On December 2, 2020, the Company entered into a securities purchase agreement with certain investors, pursuant to which the Company agreed to sell to the purchasers in a private placement 556,497 shares of the Company’s common stock, at a purchase price of $1.84 per share for an aggregate offering price of $1,023,950. The Private Placement will be completed pursuant to the exemption from registration provided by Regulation S promulgated under the Securities Act of 1933, as amended.
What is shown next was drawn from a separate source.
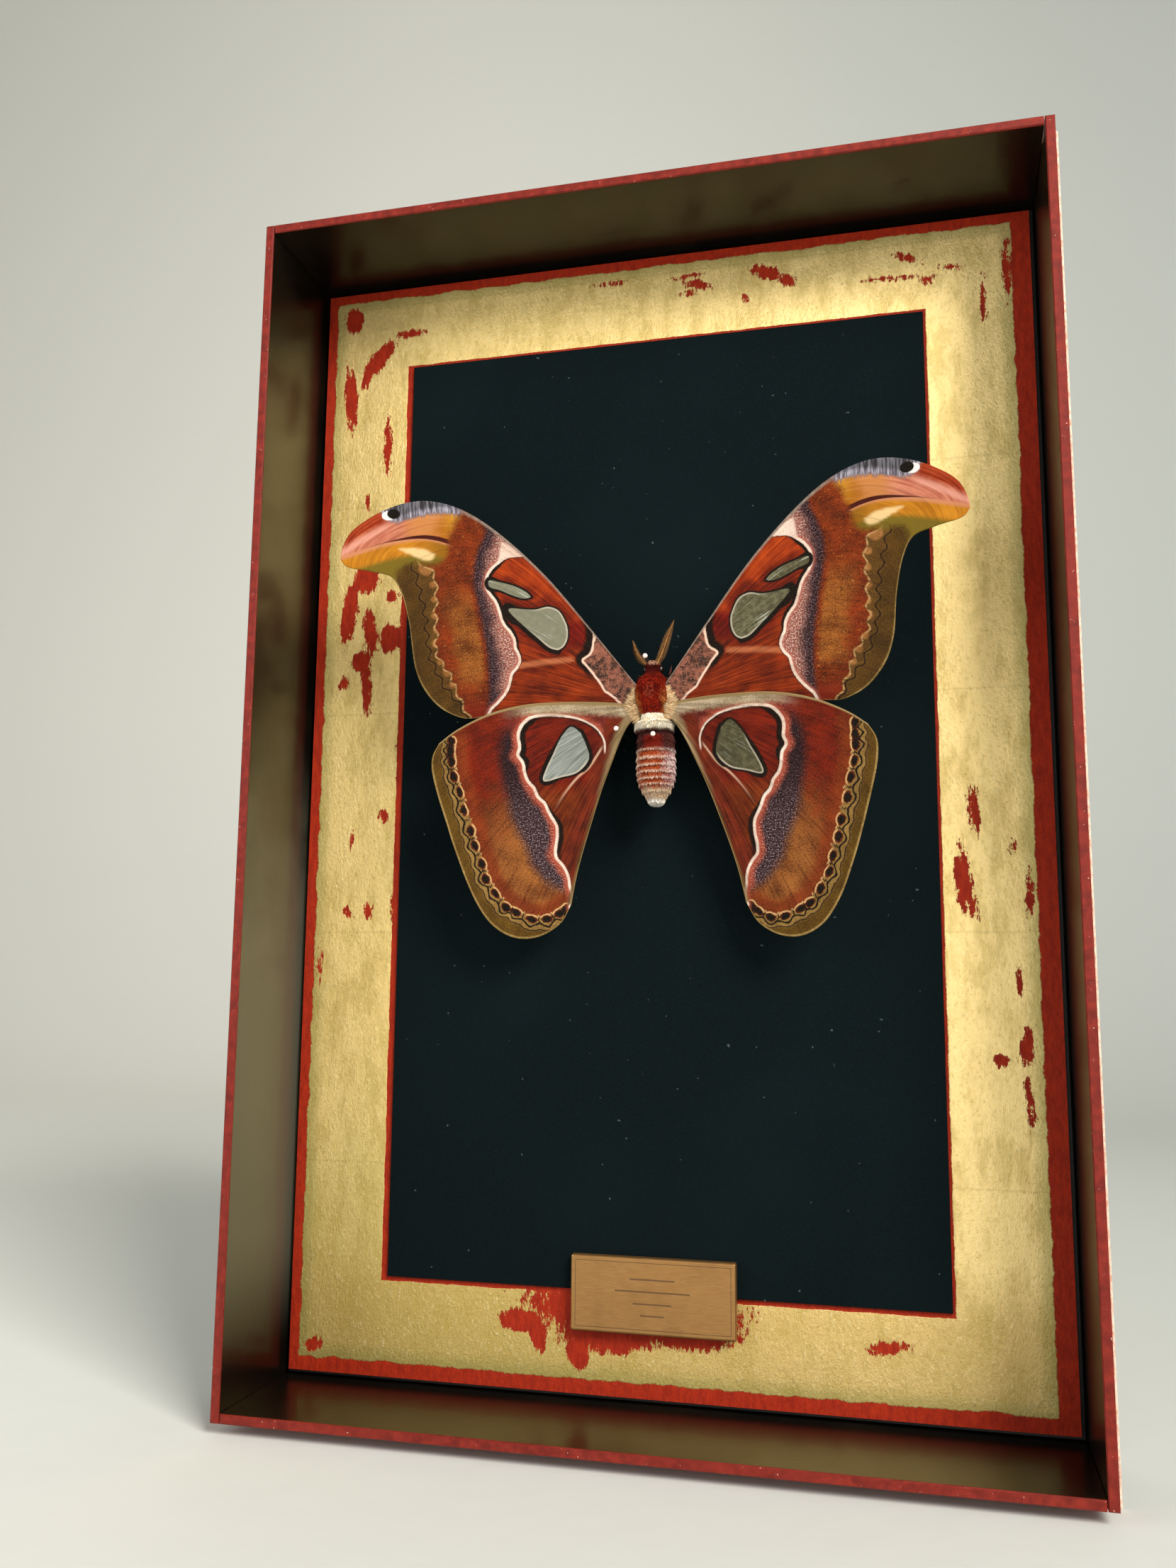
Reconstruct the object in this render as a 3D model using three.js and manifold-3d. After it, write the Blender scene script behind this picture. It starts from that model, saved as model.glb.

On December 24, 2020, the Company entered into a securities purchase agreement with certain purchasers, pursuant to which the Company sold to the purchasers in a registered direct offering, an aggregate of 4,210,530 units, each consisting of one share of our common stock and a warrant to purchase 1 share of our Common Stock, at a purchase price of $1.90 per unit, for aggregate gross proceeds to the Company of $8,000,007, before deducting fees to the placement agent and other estimated offering expenses payable by the Company. On December 29, 2020, the Company issued Units consisting of an aggregate of 4,210,530 shares of our Common Stock and warrants to purchase up to an aggregate of 4,210,530 shares of our Common Stock at an exercise price of $2.15 per share (the “Investors’ Warrants”). The Investors’ Warrants have a term of five years and are exercisable by the holder at any time after the date of issuance. In connection with the offering, the Company also issued placement agent a warrant to purchase 210,526 shares of our Common Stock (the “Placement Agent Warrant”) on substantially the same terms as the Investors’ Warrants, except that the Placement Agent Warrant has an exercise price of $2.375 per share and are not exercisable until June 24, 2021 


The net proceeds from the December 24, 2020 offering were $7,338,499, after deducting underwriting discounts and commissions and other estimated offering expenses, and were received in December 2020. During the month ended January 31, 2021, the Investors Warrants to purchase an aggregate of 4,210,530 shares of common stock were fully exercised by the investors.